<<<<

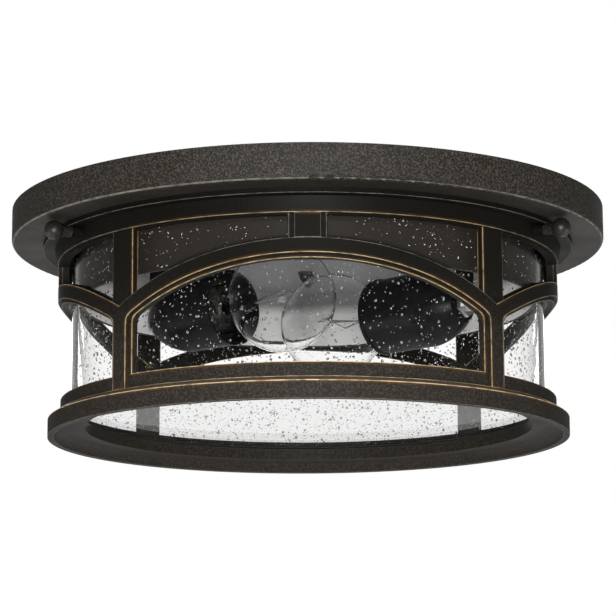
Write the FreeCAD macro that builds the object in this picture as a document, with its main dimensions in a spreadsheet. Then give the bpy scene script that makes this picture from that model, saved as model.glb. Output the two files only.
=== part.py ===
import FreeCAD, Part
import math
import os
import Sketcher

# Outdoor flush ceiling light: a shallow round pan, a cast cage of four arched bays round a
# seeded glass drum, and two lamps lying under a white dish. Lengths are in millimetres.
# The origin is the centre of the ceiling face, z points up, and the light hangs below z = 0.

Vector = FreeCAD.Vector
document = FreeCAD.newDocument("ceiling_light")
sheet = document.addObject("Spreadsheet::Sheet", "dims")
UP = Vector(0, 0, 1)
FULL_TURN = 360.0
QUARTER_TURN = 90.0

# Driving dimensions: alias, value. Heights are depths below the ceiling unless named otherwise.
DRIVING = [
    # how far a cutting tool runs past what it cuts
    ("overrun", 2.0),
    # pan, its collar and its two gaskets
    ("pan_radius", 165.0),
    ("pan_depth", 18.9),
    ("pan_wall", 1.6),
    ("pan_edge_round", 2.2),
    ("rim_flange_width", 11.0),
    ("ceiling_gasket_thickness", 1.6),
    ("ceiling_gasket_inset", 1.0),
    ("collar_step", 1.5),
    ("collar_wall", 2.0),
    ("collar_height", 9.6),
    ("top_gasket_thickness", 2.0),
    ("top_gasket_inset", 0.3),
    # cage casting, from the rim of the pan inwards and from its plate down
    ("pan_border", 17.5),
    ("flange_thickness", 2.7),
    ("flange_overhang", 6.5),
    ("ring_taper", 1.7),
    ("ring_height", 10.9),
    ("ring_bore_gap", 0.8),
    ("shoulder_drop", 0.5),
    ("lip_width", 2.3),
    ("cage_wall", 4.0),
    ("raised_step", 2.0),
    ("cage_depth", 126.4),
    ("foot_height", 9.4),
    ("foot_slope", 2.7),
    ("foot_step", 4.2),
    ("foot_land", 3.5),
    ("rail_step", 2.7),
    ("cove_depth", 5.7),
    ("cove_round", 8.0),
    ("ledge_width", 9.5),
    ("ledge_height", 11.5),
    ("sill_height", 8.45),
    # arches of the four bays, drawn on the unrolled wall
    ("window_arch_radius", 222.6),
    ("band_step", 2.4),
    ("band_width", 7.7),
    ("crown_drop", 13.0),
    ("spandrel_gap", 0.4),
    ("window_corner", 6.0),
    ("band_corner", 8.4),
    ("post_half_width", 7.7),
    ("post_step", 2.9),
    ("key_half_width", 9.75),
    ("key_step", 3.0),
    ("spandrel_top_drop", 0.6),
    # glass and its seats
    ("drum_gap", 2.0),
    ("drum_wall", 3.2),
    ("disc_gap", 0.7),
    ("disc_thickness", 4.0),
    ("seat_gasket_thickness", 0.5),
    # thumbscrews
    ("screw_drop", 5.7),
    ("screw_ball_radius", 5.2),
    ("screw_ball_reach", 10.0),
    ("screw_shank_radius", 2.0),
    ("screw_neck_radius", 3.0),
    ("screw_gap", 0.3),
    ("screw_hole_gap", 0.1),
    ("boss_radius", 3.6),
    ("boss_reach", 4.5),
    # white dish
    ("dish_gap", 0.5),
    ("dish_wall", 0.8),
    ("dish_height", 33.1),
    ("dish_corner", 13.0),
    ("dish_hem", 2.5),
    ("dish_hem_wall", 1.6),
    # mounting strap, studs and nuts
    ("strap_thickness", 2.0),
    ("strap_width", 18.0),
    ("strap_half_length", 57.15),
    ("box_slot_inset", 12.7),
    ("box_slot_radius", 2.3),
    ("box_slot_length", 12.0),
    ("strap_centre_hole", 6.0),
    ("stud_radius", 2.0),
    ("stud_gap", 0.05),
    ("stud_flange_radius", 4.2),
    ("stud_flange_thickness", 1.5),
    ("plate_hole_gap", 0.4),
    ("washer_radius", 5.6),
    ("washer_thickness", 0.8),
    ("nut_radius", 4.6),
    ("nut_hex_height", 3.6),
    ("nut_dome_height", 3.6),
    ("stud_end_gap", 1.0),
    ("ground_screw_offset", 22.0),
    ("ground_screw_radius", 1.8),
    ("ground_head_radius", 4.0),
    ("ground_head_height", 2.6),
    ("ground_flange_radius", 4.8),
    ("ground_flange_height", 0.7),
    # lead bushing in the middle of the pan
    ("bushing_bore", 4.5),
    ("bushing_wall", 1.9),
    ("bushing_flange_width", 2.6),
    ("bushing_flange_height", 1.5),
    ("bushing_hole_gap", 0.1),
    # lamp holders
    ("lamp_headroom", 7.8),
    ("left_lamp_rise", 5.0),
    ("lamp_angle", 42.0),
    ("cup_end_gap", 40.2),
    ("cup_air", 4.4),
    ("cup_wall", 1.2),
    ("cup_overlap", 8.0),
    ("cup_tail", 22.0),
    ("cup_rear_margin", 2.5),
    ("cup_lip", 0.5),
    ("cup_lip_width", 2.0),
    ("insulator_setback", 15.0),
    ("insulator_floor", 3.5),
    ("insulator_wall", 2.6),
    ("insulator_flange_height", 3.0),
    ("insulator_gap", 0.1),
    ("shell_gap", 0.3),
    ("shell_wall", 0.4),
    ("shell_length", 28.0),
    ("contact_width", 5.0),
    ("contact_thickness", 0.6),
    ("contact_length", 9.0),
    ("contact_gap", 0.3),
    ("contact_height", 2.0),
    ("nipple_radius", 4.8),
    ("nipple_wall", 1.4),
    ("nipple_gap", 0.1),
    ("nipple_inside", 2.6),
    ("nipple_outside", 4.6),
    ("jam_nut_margin", 3.2),
    ("jam_nut_height", 2.4),
    # brackets and rivets
    ("bracket_thickness", 1.6),
    ("bracket_width", 16.0),
    ("bracket_foot", 26.0),
    ("rivet_radius", 1.9),
    ("rivet_head_radius", 3.6),
    ("rivet_head_height", 1.6),
    ("rivet_gap", 0.1),
    ("rivet_first", 13.0),
    ("rivet_pitch", 8.5),
    # lamps
    ("lamp_radius", 29.8),
    ("lamp_neck_length", 48.4),
    ("lamp_neck_step", 0.9),
    ("lamp_neck_straight", 5.1),
    ("lamp_glass_wall", 0.8),
    ("lamp_neck_taper", 2.0),
    ("lamp_plug_length", 4.0),
    ("cap_radius", 13.1),
    ("cap_wall", 0.5),
    ("cap_length", 22.9),
    ("cap_rib_depth", 0.5),
    ("cap_rib_pitch", 3.6),
    ("cap_end_round", 3.0),
    ("vitrite_radius", 8.0),
    ("vitrite_height", 3.4),
    ("tip_radius", 4.6),
    ("tip_height", 1.4),
    ("stem_radius", 3.0),
    ("stem_flare_height", 10.0),
    ("stem_top_setback", 20.0),
    ("wire_radius", 0.35),
    ("filament_radius", 0.3),
    ("filament_spread", 11.0),
    ("filament_rise", 3.0),
    ("filament_crown", 3.6),
    ("wire_joint_radius", 0.5),
]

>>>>

▶ Problem: Copy out the material word for word and line for line.

▶ Response below:
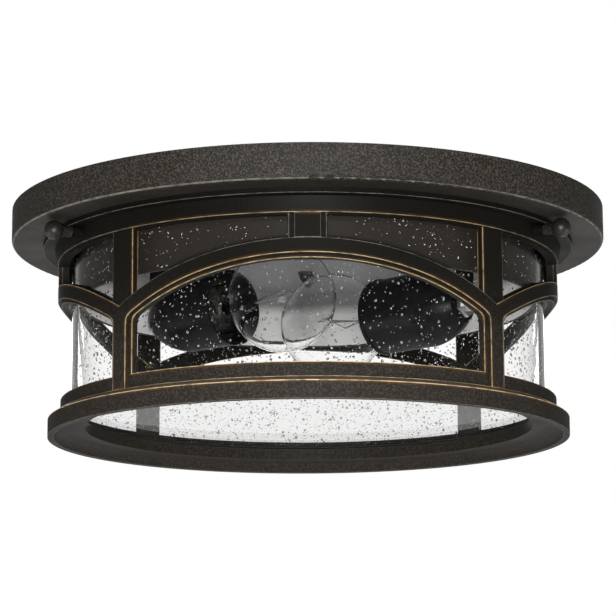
Write the FreeCAD macro that builds the object in this picture as a document, with its main dimensions in a spreadsheet. Then give the bpy scene script that makes this picture from that model, saved as model.glb. Output the two files only.
=== part.py ===
import FreeCAD, Part
import math
import os
import Sketcher

# Outdoor flush ceiling light: a shallow round pan, a cast cage of four arched bays round a
# seeded glass drum, and two lamps lying under a white dish. Lengths are in millimetres.
# The origin is the centre of the ceiling face, z points up, and the light hangs below z = 0.

Vector = FreeCAD.Vector
document = FreeCAD.newDocument("ceiling_light")
sheet = document.addObject("Spreadsheet::Sheet", "dims")
UP = Vector(0, 0, 1)
FULL_TURN = 360.0
QUARTER_TURN = 90.0

# Driving dimensions: alias, value. Heights are depths below the ceiling unless named otherwise.
DRIVING = [
    # how far a cutting tool runs past what it cuts
    ("overrun", 2.0),
    # pan, its collar and its two gaskets
    ("pan_radius", 165.0),
    ("pan_depth", 18.9),
    ("pan_wall", 1.6),
    ("pan_edge_round", 2.2),
    ("rim_flange_width", 11.0),
    ("ceiling_gasket_thickness", 1.6),
    ("ceiling_gasket_inset", 1.0),
    ("collar_step", 1.5),
    ("collar_wall", 2.0),
    ("collar_height", 9.6),
    ("top_gasket_thickness", 2.0),
    ("top_gasket_inset", 0.3),
    # cage casting, from the rim of the pan inwards and from its plate down
    ("pan_border", 17.5),
    ("flange_thickness", 2.7),
    ("flange_overhang", 6.5),
    ("ring_taper", 1.7),
    ("ring_height", 10.9),
    ("ring_bore_gap", 0.8),
    ("shoulder_drop", 0.5),
    ("lip_width", 2.3),
    ("cage_wall", 4.0),
    ("raised_step", 2.0),
    ("cage_depth", 126.4),
    ("foot_height", 9.4),
    ("foot_slope", 2.7),
    ("foot_step", 4.2),
    ("foot_land", 3.5),
    ("rail_step", 2.7),
    ("cove_depth", 5.7),
    ("cove_round", 8.0),
    ("ledge_width", 9.5),
    ("ledge_height", 11.5),
    ("sill_height", 8.45),
    # arches of the four bays, drawn on the unrolled wall
    ("window_arch_radius", 222.6),
    ("band_step", 2.4),
    ("band_width", 7.7),
    ("crown_drop", 13.0),
    ("spandrel_gap", 0.4),
    ("window_corner", 6.0),
    ("band_corner", 8.4),
    ("post_half_width", 7.7),
    ("post_step", 2.9),
    ("key_half_width", 9.75),
    ("key_step", 3.0),
    ("spandrel_top_drop", 0.6),
    # glass and its seats
    ("drum_gap", 2.0),
    ("drum_wall", 3.2),
    ("disc_gap", 0.7),
    ("disc_thickness", 4.0),
    ("seat_gasket_thickness", 0.5),
    # thumbscrews
    ("screw_drop", 5.7),
    ("screw_ball_radius", 5.2),
    ("screw_ball_reach", 10.0),
    ("screw_shank_radius", 2.0),
    ("screw_neck_radius", 3.0),
    ("screw_gap", 0.3),
    ("screw_hole_gap", 0.1),
    ("boss_radius", 3.6),
    ("boss_reach", 4.5),
    # white dish
    ("dish_gap", 0.5),
    ("dish_wall", 0.8),
    ("dish_height", 33.1),
    ("dish_corner", 13.0),
    ("dish_hem", 2.5),
    ("dish_hem_wall", 1.6),
    # mounting strap, studs and nuts
    ("strap_thickness", 2.0),
    ("strap_width", 18.0),
    ("strap_half_length", 57.15),
    ("box_slot_inset", 12.7),
    ("box_slot_radius", 2.3),
    ("box_slot_length", 12.0),
    ("strap_centre_hole", 6.0),
    ("stud_radius", 2.0),
    ("stud_gap", 0.05),
    ("stud_flange_radius", 4.2),
    ("stud_flange_thickness", 1.5),
    ("plate_hole_gap", 0.4),
    ("washer_radius", 5.6),
    ("washer_thickness", 0.8),
    ("nut_radius", 4.6),
    ("nut_hex_height", 3.6),
    ("nut_dome_height", 3.6),
    ("stud_end_gap", 1.0),
    ("ground_screw_offset", 22.0),
    ("ground_screw_radius", 1.8),
    ("ground_head_radius", 4.0),
    ("ground_head_height", 2.6),
    ("ground_flange_radius", 4.8),
    ("ground_flange_height", 0.7),
    # lead bushing in the middle of the pan
    ("bushing_bore", 4.5),
    ("bushing_wall", 1.9),
    ("bushing_flange_width", 2.6),
    ("bushing_flange_height", 1.5),
    ("bushing_hole_gap", 0.1),
    # lamp holders
    ("lamp_headroom", 7.8),
    ("left_lamp_rise", 5.0),
    ("lamp_angle", 42.0),
    ("cup_end_gap", 40.2),
    ("cup_air", 4.4),
    ("cup_wall", 1.2),
    ("cup_overlap", 8.0),
    ("cup_tail", 22.0),
    ("cup_rear_margin", 2.5),
    ("cup_lip", 0.5),
    ("cup_lip_width", 2.0),
    ("insulator_setback", 15.0),
    ("insulator_floor", 3.5),
    ("insulator_wall", 2.6),
    ("insulator_flange_height", 3.0),
    ("insulator_gap", 0.1),
    ("shell_gap", 0.3),
    ("shell_wall", 0.4),
    ("shell_length", 28.0),
    ("contact_width", 5.0),
    ("contact_thickness", 0.6),
    ("contact_length", 9.0),
    ("contact_gap", 0.3),
    ("contact_height", 2.0),
    ("nipple_radius", 4.8),
    ("nipple_wall", 1.4),
    ("nipple_gap", 0.1),
    ("nipple_inside", 2.6),
    ("nipple_outside", 4.6),
    ("jam_nut_margin", 3.2),
    ("jam_nut_height", 2.4),
    # brackets and rivets
    ("bracket_thickness", 1.6),
    ("bracket_width", 16.0),
    ("bracket_foot", 26.0),
    ("rivet_radius", 1.9),
    ("rivet_head_radius", 3.6),
    ("rivet_head_height", 1.6),
    ("rivet_gap", 0.1),
    ("rivet_first", 13.0),
    ("rivet_pitch", 8.5),
    # lamps
    ("lamp_radius", 29.8),
    ("lamp_neck_length", 48.4),
    ("lamp_neck_step", 0.9),
    ("lamp_neck_straight", 5.1),
    ("lamp_glass_wall", 0.8),
    ("lamp_neck_taper", 2.0),
    ("lamp_plug_length", 4.0),
    ("cap_radius", 13.1),
    ("cap_wall", 0.5),
    ("cap_length", 22.9),
    ("cap_rib_depth", 0.5),
    ("cap_rib_pitch", 3.6),
    ("cap_end_round", 3.0),
    ("vitrite_radius", 8.0),
    ("vitrite_height", 3.4),
    ("tip_radius", 4.6),
    ("tip_height", 1.4),
    ("stem_radius", 3.0),
    ("stem_flare_height", 10.0),
    ("stem_top_setback", 20.0),
    ("wire_radius", 0.35),
    ("filament_radius", 0.3),
    ("filament_spread", 11.0),
    ("filament_rise", 3.0),
    ("filament_crown", 3.6),
    ("wire_joint_radius", 0.5),
]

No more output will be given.